Kafresh:  Solution to food waste in Uganda

By Agatha N. Biira

According to the Uganda Bureau of Statistics, up to 40% of food crops are lost due to spoilage post-harvest each year. This is a problem that every household in Uganda faces.

In 2020, Jean Paul Nageri’s father lost over one acre of bananas to food spoilage. He had delayed taking the produce to the market with the hope that the buyers would buy it from his home, but they did not. Everything was lost.

Since Nageri had pursued a Bachelor of Science in Agricultural Science and Entrepreneurship at Uganda Christian University (UCU), his father tasked him with finding a solution to the food spoilage so that it would not happen again. Nageri recalls suggesting cold rooms as a solution to the spoilage, but his father did not approve of it. 

“I had to look into nature to solve this problem using organic means.” I did research and found out why oranges tend to last longer than avocadoes. That was how I came up with KaFresh under Sio-Valley Technologies,” said Nageri, the Co-Founder of Sio-Valley Technologies. 

KaFresh is a plant-based organic powder that forms an edible coating that slows down the rate of respiration and maintains the quality of the product. The Kafresh powder is mixed with water and sprayed on the produce to increase its life span under room temperature.

The product is registered with the Uganda National Bureau of Standards. In the meantime, it operates mainly with exporters. Each pack goes for 8 dollars (29, 000 shillings) and for local dealers, they spray the product themselves for as low as 2.5 dollars (9, 000 shillings).

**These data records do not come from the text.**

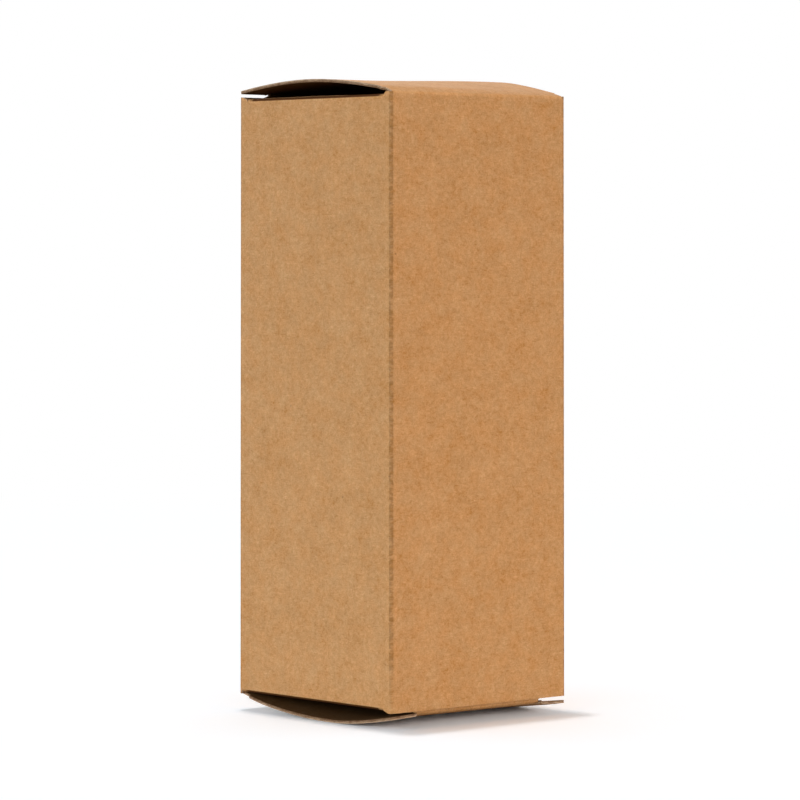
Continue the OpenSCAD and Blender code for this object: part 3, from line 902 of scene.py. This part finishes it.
def kraft_material():
    """Uncoated kraft board: cloudy formation, fine fibres in a few directions, dark flecks, pressed creases
    with painted shade and painted highlights on their ridges, and painted shade on the inside.
    """
    g = Graph(bpy.data.materials.new("kraft_board"))
    sheet = g.attribute("sheet", "Vector")
    crease = g.attribute("crease", "Fac")
    # How strong each fold's pressed line and its painted shade are
    press_and_shade = g.attribute("press_and_shade", "Fac")
    cut = g.attribute("cut", "Fac")

    # Lightness: formation clouds, mottling, grain and fibres
    clouds = g.noise(sheet, 0.17, 3.0, 0.55)
    patches = g.noise(sheet, 0.6, 2.0, 0.5, 0.4)
    mottle = g.noise(sheet, 1.7, 2.0, 0.6, 0.6)
    grain = g.noise(sheet, 4.2, 2.0, 0.6)
    wander = g.put("ShaderNodeTexNoise", {"Vector": sheet, "Scale": 0.5, "Detail": 1.0}).outputs["Color"]
    shifted = g.put("ShaderNodeVectorMath", {0: sheet, 1: wander}, operation="ADD").outputs[0]
    dark_fibres = 0.0
    light_fibres = 0.0
    for angle, seed in ((7, 0.0), (-28, 40.0), (48, 80.0)):
        lane = g.stretched(shifted, angle, (0.5, 5.0, 1.0))
        lane = g.put("ShaderNodeVectorMath", {0: lane, 1: (seed, seed, 0)}, operation="ADD").outputs[0]
        streak = g.noise(lane, 1.0, 1.0, 0.5)
        dark_fibres = g.math("MAXIMUM", g.remap(streak, 0.64, 0.76), dark_fibres)
        light_fibres = g.math("MAXIMUM", g.remap(streak, 0.36, 0.25), light_fibres)
    lightness = 0.0
    for value, centre, amount in ((clouds, 0.5, 0.07), (patches, 0.5, 0.08), (mottle, 0.5, 0.16),
                                  (grain, 0.5, 0.16), (dark_fibres, 0.0, -0.03), (light_fibres, 0.0, 0.03)):
        part = g.math("MULTIPLY", g.math("SUBTRACT", value, centre), amount)
        lightness = g.math("ADD", part, lightness)
    lighter = g.put("ShaderNodeVectorMath", {0: LIGHTER, "Scale": lightness}, operation="SCALE").outputs[0]

    # Hue: warmer and cooler patches on the faces; the cut edge darker towards the inner face and paler
    # towards the outer face, in torn streaks
    hue = g.remap(g.noise(sheet, 0.4, 3.0, 0.6), 0.25, 0.75)
    depth = g.put("ShaderNodeSeparateXYZ", {0: sheet}).outputs["Z"]
    torn = g.noise(g.stretched(sheet, 0, (0.7, 0.7, 3.0)), 0.9, 3.0, 0.7)
    cut_bands = g.math("ADD", g.math("MULTIPLY", depth, 0.55), torn)
    cut_bands = g.remap(cut_bands, 0.40, 0.78)
    face = g.mix(hue, (*KRAFT_COOL, 1), (*KRAFT_WARM, 1))
    edge = g.mix(cut_bands, (*CUT_DARK, 1), (*CUT_PALE, 1))
    plain = g.put("ShaderNodeVectorMath", {0: g.mix(cut, face, edge), 1: lighter}, operation="ADD").outputs[0]

    # Dark flecks, and the pressed line of each fold, darker fibres with painted shade of its groove, between
    # painted highlights on its ridges
    speck = g.put("ShaderNodeTexVoronoi", {"Vector": shifted, "Scale": 0.16, "Randomness": 1.0})
    rarity = g.put("ShaderNodeSeparateColor", {"Color": speck.outputs["Color"]}).outputs[0]
    fleck = g.math("MULTIPLY", g.remap(speck.outputs["Distance"], 0.035, 0.012), g.remap(rarity, 0.45, 0.6))
    worn = g.remap(g.noise(g.stretched(sheet, 0, (1.0, 0.7, 1.0)), 2.2, 2.0, 0.6), 0.35, 0.62, 0.25, 1.0)
    # Where the painted shade is stronger than a plain pressed line, as on the dust flaps, it is not broken up
    worn = g.math("MAXIMUM", worn, g.math("SUBTRACT", press_and_shade, 1.0))
    # Pressed line: darker fibres with painted shade of the fold's groove; on the dust flaps, painted shade
    # under the closure
    pressed_and_shaded = g.math("MULTIPLY", g.math("MULTIPLY", g.remap(crease, 0.25, 0.15), press_and_shade), worn)
    pressed_and_shaded = g.math("MINIMUM", g.math("MULTIPLY", pressed_and_shaded, 0.40), 0.97)
    # Painted highlights on the two low ridges beside each fold
    ridge_highlight = g.math("MULTIPLY", g.remap(crease, 0.45, 0.62), g.remap(crease, 0.85, 0.68))
    ridge_highlight = g.math("MULTIPLY", g.math("MULTIPLY", ridge_highlight, press_and_shade), worn)
    shade = g.math("SUBTRACT", 1.0, g.math("MULTIPLY", fleck, 0.4))
    shade = g.math("MULTIPLY", shade, g.math("ADD", 1.0, g.math("MULTIPLY", ridge_highlight, 0.06)))
    # Painted shade on the inner faces, which keep only a share of their colour
    inside = g.math("MULTIPLY", g.math("LESS_THAN", depth, -0.4), g.math("SUBTRACT", 1.0, cut))
    shade = g.math("MULTIPLY", shade, g.math("SUBTRACT", 1.0, g.math("MULTIPLY", inside, 1 - INSIDE_SHADE_KEEPS)))
    marked = g.mix(pressed_and_shaded, plain, (*KRAFT_PRESSED_SHADED, 1))
    colour = g.put("ShaderNodeVectorMath", {0: marked, "Scale": shade}, operation="SCALE").outputs[0]

    height = g.math("ADD", g.math("MULTIPLY", grain, 0.7), g.math("MULTIPLY", mottle, 0.3))
    height = g.math("ADD", height, g.math("MULTIPLY", dark_fibres, 0.25))
    bump = g.put("ShaderNodeBump", {"Height": height, "Strength": 0.35, "Distance": 0.00008})
    rough = g.remap(grain, 0.2, 0.8, 0.70, 0.84, smooth=False)
    dull = g.math("MAXIMUM", inside, pressed_and_shaded)
    rough = g.math("ADD", rough, g.math("MULTIPLY", dull, 0.3), clamp=True)
    gloss = g.remap(dull, 0.0, 1.0, 0.4, 0.04, smooth=False)
    surface = g.put("ShaderNodeBsdfPrincipled", {
        "Base Color": colour, "Roughness": rough, "Normal": bump.outputs[0], "Specular IOR Level": gloss})
    g.put("ShaderNodeOutputMaterial", {"Surface": surface.outputs[0]})
    return g.owner


def glue_material():
    """Dried carton glue: a dull, slightly uneven film."""
    g = Graph(bpy.data.materials.new("dried_glue"))
    place = g.put("ShaderNodeTexCoord").outputs["Object"]
    smear = g.noise(g.stretched(place, 0, (1, 1, 0.3)), 900.0, 3.0, 0.6)
    colour = g.mix(g.remap(smear, 0.3, 0.7), (0.66, 0.56, 0.40, 1), (0.78, 0.72, 0.58, 1))
    bump = g.put("ShaderNodeBump", {"Height": smear, "Strength": 0.3, "Distance": 0.00005})
    surface = g.put("ShaderNodeBsdfPrincipled", {
        "Base Color": colour, "Roughness": 0.45, "Normal": bump.outputs[0]})
    g.put("ShaderNodeOutputMaterial", {"Surface": surface.outputs[0]})
    return g.owner


# The floor, by distance from the carton's middle in metres: where what it throws back fades, from what to
# what, and where its shadows give way to plain white
BOUNCE_FADE = (0.05, 0.30)
BOUNCE_NEAR = (0.30, 0.30, 0.30)
BOUNCE_FAR = (0.06, 0.06, 0.06)
SHADOW_FADE = (0.20, 0.50)

# White of the floor near the carton, and what lifts it to full white under the soft light
FLOOR_WHITE = (0.96, 0.98, 1.0)
FLOOR_LIFT = (0.16, 0.18, 0.20)


def floor_material():
    """Plain white floor. The camera sees it white with the carton's shadow; its bounce fades outwards."""
    g = Graph(bpy.data.materials.new("white_floor"))
    seen = g.seen_plainly()
    place = g.put("ShaderNodeTexCoord").outputs["Object"]
    away = g.put("ShaderNodeVectorMath", {0: place}, operation="LENGTH").outputs["Value"]
    pale = g.mix(g.remap(away, *BOUNCE_FADE), (*BOUNCE_NEAR, 1), (*BOUNCE_FAR, 1))
    plain = g.put("ShaderNodeBsdfDiffuse", {"Color": pale})
    near = g.put("ShaderNodeBsdfDiffuse", {"Color": (*FLOOR_WHITE, 1)})
    lift = g.put("ShaderNodeBsdfDiffuse", {"Color": (*FLOOR_LIFT, 1)})
    near = g.put("ShaderNodeAddShader", {0: near.outputs[0], 1: lift.outputs[0]})
    far = g.put("ShaderNodeEmission", {"Color": (1, 1, 1, 1), "Strength": 1.0})
    fade = g.remap(away, *SHADOW_FADE)
    white = g.put("ShaderNodeMixShader", {0: fade, 1: near.outputs[0], 2: far.outputs[0]})
    mix = g.put("ShaderNodeMixShader", {0: seen, 1: plain.outputs[0], 2: white.outputs[0]})
    g.put("ShaderNodeOutputMaterial", {"Surface": mix.outputs[0]})
    return g.owner


# Stage, lights and camera

def floor():
    """Wide flat floor at the height that the carton stands on."""
    size = 4.0
    corners = [(-size, -size, 0), (size, -size, 0), (size, size, 0), (-size, size, 0)]
    mesh = bpy.data.meshes.new("floor")
    mesh.from_pydata(corners, [], [(0, 1, 2, 3)])
    plane = bpy.data.objects.new("floor", mesh)
    bpy.context.scene.collection.objects.link(plane)
    mesh.materials.append(floor_material())


# The soft surroundings: a band of light, and the heights over which it comes in and fades. It is a little
# cooler at the back left and a little warmer at the front right.
BAND_STRENGTH = 5.55
BAND_STARTS = (0.04, 0.16)
BAND_ENDS = (0.25, 0.45)
LIGHT_COOL = (0.96, 1.06, 1.14)
LIGHT_WARM = (1.04, 0.94, 0.87)
WARM_SIDE = (0.707, -0.707, 0.0)


def world_light():
    """White surroundings for whatever sees them. As a light they are a soft band low over the floor."""
    g = Graph(bpy.data.worlds.new("studio"))
    bpy.context.scene.world = g.owner
    seen = g.seen_plainly()
    direction = g.put("ShaderNodeTexCoord").outputs["Generated"]
    height = g.put("ShaderNodeSeparateXYZ", {0: direction}).outputs["Z"]
    comes_in = g.remap(height, *BAND_STARTS, 0.0, BAND_STRENGTH)
    strength = g.math("MULTIPLY", comes_in, g.remap(height, *BAND_ENDS[::-1]))
    across = g.put("ShaderNodeVectorMath", {0: direction, 1: WARM_SIDE}, operation="DOT_PRODUCT")
    warmth = g.remap(across.outputs["Value"], -1.0, 1.0, smooth=False)
    tint = g.mix(warmth, (*LIGHT_COOL, 1), (*LIGHT_WARM, 1))
    band = g.put("ShaderNodeBackground", {"Color": tint, "Strength": strength})
    white = g.put("ShaderNodeBackground", {"Color": (1, 1, 1, 1), "Strength": 1.0})
    mix = g.put("ShaderNodeMixShader", {0: seen, 1: band.outputs[0], 2: white.outputs[0]})
    g.put("ShaderNodeOutputWorld", {"Surface": mix.outputs[0]})


# The lamp: the point that it shines on, the direction of the lamp from there, its distance and side in
# metres, and its power in watts
LAMP_AIM = Vector((0, 0, 0.048))
LAMP_TOWARDS = Vector((0.0, 0.045, 1.0))
LAMP_DISTANCE = 1.1
LAMP_SIZE = 0.04
LAMP_POWER = 3.9


def overhead_lamp():
    """Small square lamp nearly straight above, which gives the carton its shadow."""
    light = bpy.data.lights.new("overhead", "AREA")
    light.shape = "SQUARE"
    light.size = LAMP_SIZE
    light.energy = LAMP_POWER
    lamp = bpy.data.objects.new("overhead", light)
    bpy.context.scene.collection.objects.link(lamp)
    away = LAMP_TOWARDS.normalized()
    lamp.location = LAMP_AIM + away * LAMP_DISTANCE
    lamp.rotation_mode = "QUATERNION"
    lamp.rotation_quaternion = away.to_track_quat("Z", "Y")


# The photograph's camera: place in millimetres, heading from +Y towards +X, pitch below the horizon
CAMERA_PLACE = (-389.6, -443.3, 72.6)
CAMERA_HEADING = 41.283
CAMERA_PITCH = 2.425
CAMERA_LENS = 174.38


def camera():
    """A long lens at the photograph's place."""
    data = bpy.data.cameras.new("camera")
    data.sensor_width = 36
    data.lens = CAMERA_LENS
    data.clip_start = 0.01
    data.clip_end = 20
    view = bpy.data.objects.new("camera", data)
    bpy.context.scene.collection.objects.link(view)
    view.location = Vector(CAMERA_PLACE) * MM
    view.rotation_euler = (math.radians(90 - CAMERA_PITCH), 0, math.radians(-CAMERA_HEADING))
    bpy.context.scene.camera = view


# The object
kraft = kraft_material()

sleeve = sleeve_board()
sleeve.data.materials.append(kraft)
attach(sleeve, "sleeve")
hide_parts("sleeve")

top = closure_board("carton_top_closure", TOP_LEFT, TOP_RIGHT, TOP_FOLD_H, TOP_EAR_H, at_top,
                    fibres=40, seed=11)
bottom = closure_board("carton_bottom_closure", BOTTOM_LEFT, BOTTOM_RIGHT, BOTTOM_FOLD_H, BOTTOM_EAR_H,
                       at_bottom, fibres=40, seed=23)

# Each closure takes the kraft material and is baked in place, and the frame's closure is hidden; the points a
# little before and after its crease are worked out but not used
BEND_BEFORE = 0.21
BEND_AFTER = 0.32
for piece, node, place in ((top, "top_closure", at_top), (bottom, "bottom_closure", at_bottom)):
    piece.data.materials.append(kraft)
    ends = place(np.array([[0, HINGE_Y - BEND_BEFORE, HINGE_Z - BEND_BEFORE],
                           [0, HINGE_Y + BEND_AFTER, HINGE_Z + BEND_AFTER]])) * MM
    tuple(ends[0])
    tuple(ends[1])
    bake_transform(piece)
    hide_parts(node)

glue = frame["nodes"]["glue_line"]
glue.data.materials.clear()
glue.data.materials.append(glue_material())

floor()
world_light()
overhead_lamp()
camera()

view_settings = bpy.context.scene.view_settings
view_settings.view_transform = "Standard"
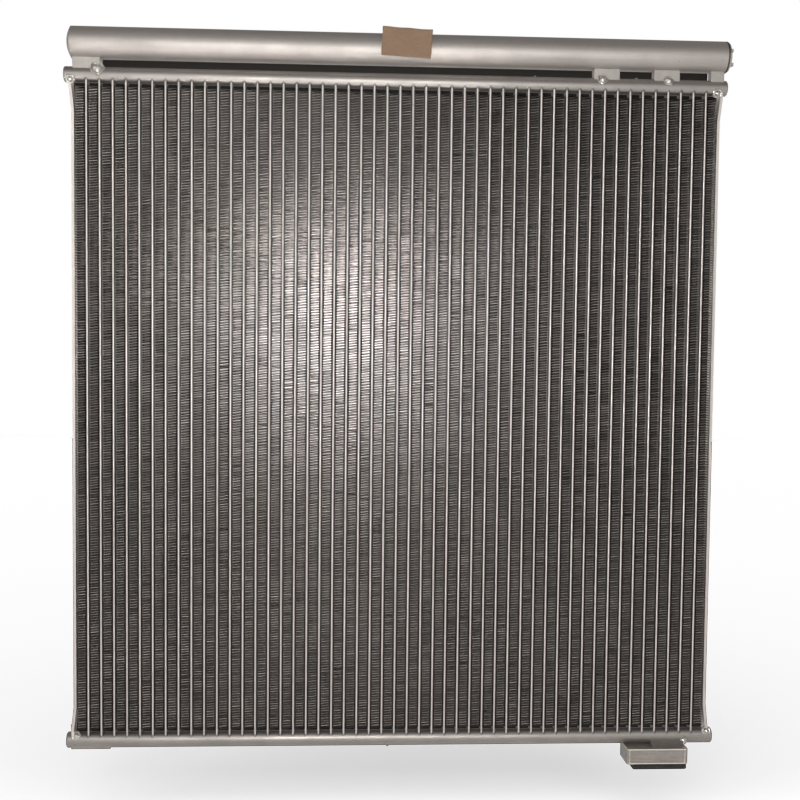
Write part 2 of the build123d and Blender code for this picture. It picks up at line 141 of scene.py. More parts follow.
class Nodes(NodeTree):
    """A material's node tree."""

    def __init__(self, name):
        self.material = bpy.data.materials.new(name)
        self.material.use_nodes = True
        super().__init__(self.material.node_tree)
        self.shader = self.tree.nodes["Principled BSDF"]

    def place(self, scale=(1, 1, 1)):
        """Coordinates on the object in metres, stretched along some axes."""
        where = self.add("ShaderNodeTexCoord").outputs["Object"]
        return self.add("ShaderNodeMapping", {"Vector": where, "Scale": scale}).outputs[0]

    def noise(self, scale, detail, roughness, stretch=(1, 1, 1)):
        """Noise fixed to the object; a stretch under 1 draws it out into streaks along that axis."""
        inputs = {"Vector": self.place(stretch), "Scale": scale, "Detail": detail, "Roughness": roughness}
        return self.add("ShaderNodeTexNoise", inputs).outputs[0]

    def bump(self, height, distance, strength, normal=None):
        """A normal bent by a height, on top of another bump's normal where one is given."""
        inputs = {"Height": height, "Distance": distance, "Strength": strength}
        if normal is not None:
            inputs["Normal"] = normal
        return self.add("ShaderNodeBump", inputs).outputs[0]

    def finish(self, colour, roughness, metallic=0.0, normal=None):
        """The material, once its shader has these values or sockets."""
        self.set(self.shader, "Base Color", (*colour, 1) if isinstance(colour, tuple) else colour)
        self.set(self.shader, "Roughness", roughness)
        self.shader.inputs["Metallic"].default_value = metallic
        if normal is not None:
            self.set(self.shader, "Normal", normal)
        return self.material


FULLY_BRIGHT = 0.4              # share of a bright edge's width that is fully bright, as rubbed metal and painted highlight


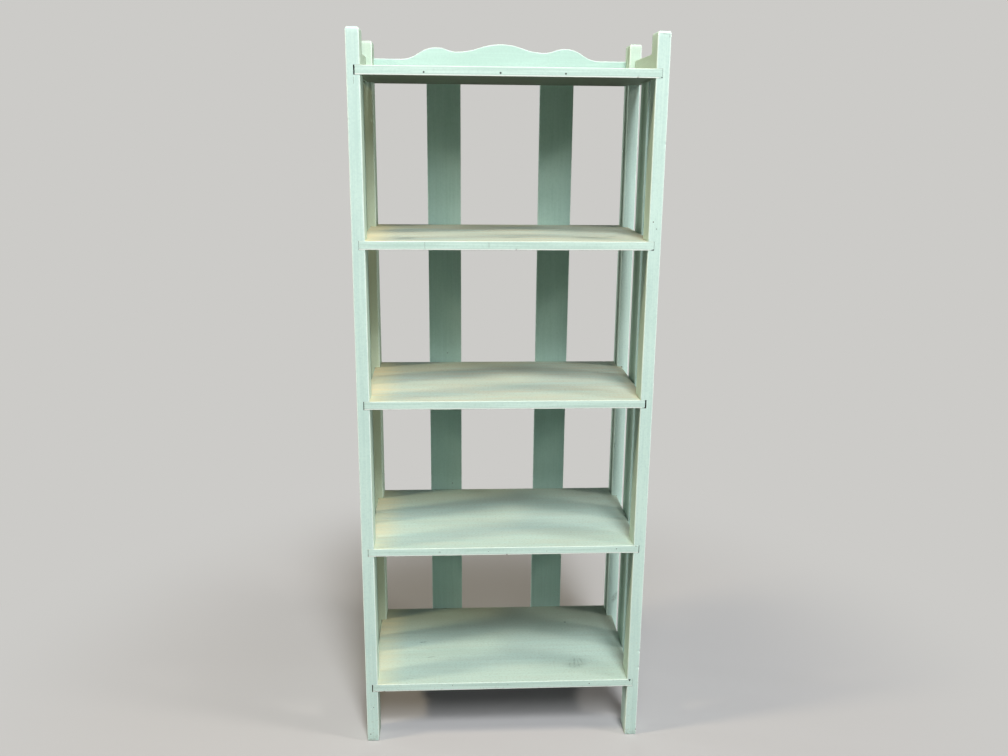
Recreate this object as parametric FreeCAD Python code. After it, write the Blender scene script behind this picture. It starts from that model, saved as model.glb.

The products are manufactured in Kisasi, a suburb in the Capital City, and the products are further processed in Namanve Industrial Park in Mukono District.

Associate Professor Elizabeth Kizito, the Director of Innovation Research and Partnerships at UCU and a well-known agriculture scholar on the continent, believes students have embraced technology to grace agriculture, the backbone of the nation. “With such innovations, I believe we are going to boost the agriculture sector in a flash,” she said.

Explaining the concept at the UCU Digital Innovation Praxis Challenge on May 20, 2022 held in Nkoyoyo Hall, Nageri said they have been able to increase the lifespan of tomatoes to one month, sweet potatoes to three months, avocadoes to two months, and bananas to one month. “We have conducted trials with two of the largest fruit exporters in Uganda and they have yielded results,” said Nageri.

The Praxis challenge was organized by the Department of Computing and Technology under the Faculty of Engineering, Design, and Technology. The initiative is in its early stages and it will run for six months with effect from May 20, 2022.

The team admits to having encountered some difficulties, such as a lack of resources, funding, and faith in the product.”Raising capital has really been challenging, especially for an idea of this nature,” said Nageri. “Just because you have an idea doesn’t mean you will receive funding.”

What are the other team members saying?

The team plans to make smaller volumes of Kafresh so that even small-scale farmers are able to use this product. As per now, the product is available in 1kg packets, which can preserve about 45–50kg of produce. Nageri also says they plan to expand to East Africa, Africa, and the rest of the world with the hope of eliminating food waste. 

When asked how KaFresh will help farmers, Nageri said it will improve the harvest quality and also reduce post-harvest losses.

Isaac Ogola, the Financial Officer of Sio-Valley Technologies, says there is nothing like this on the market. “We needed this product yesterday,” Ogola said. “It is more of a necessity to solve the problem of food waste.”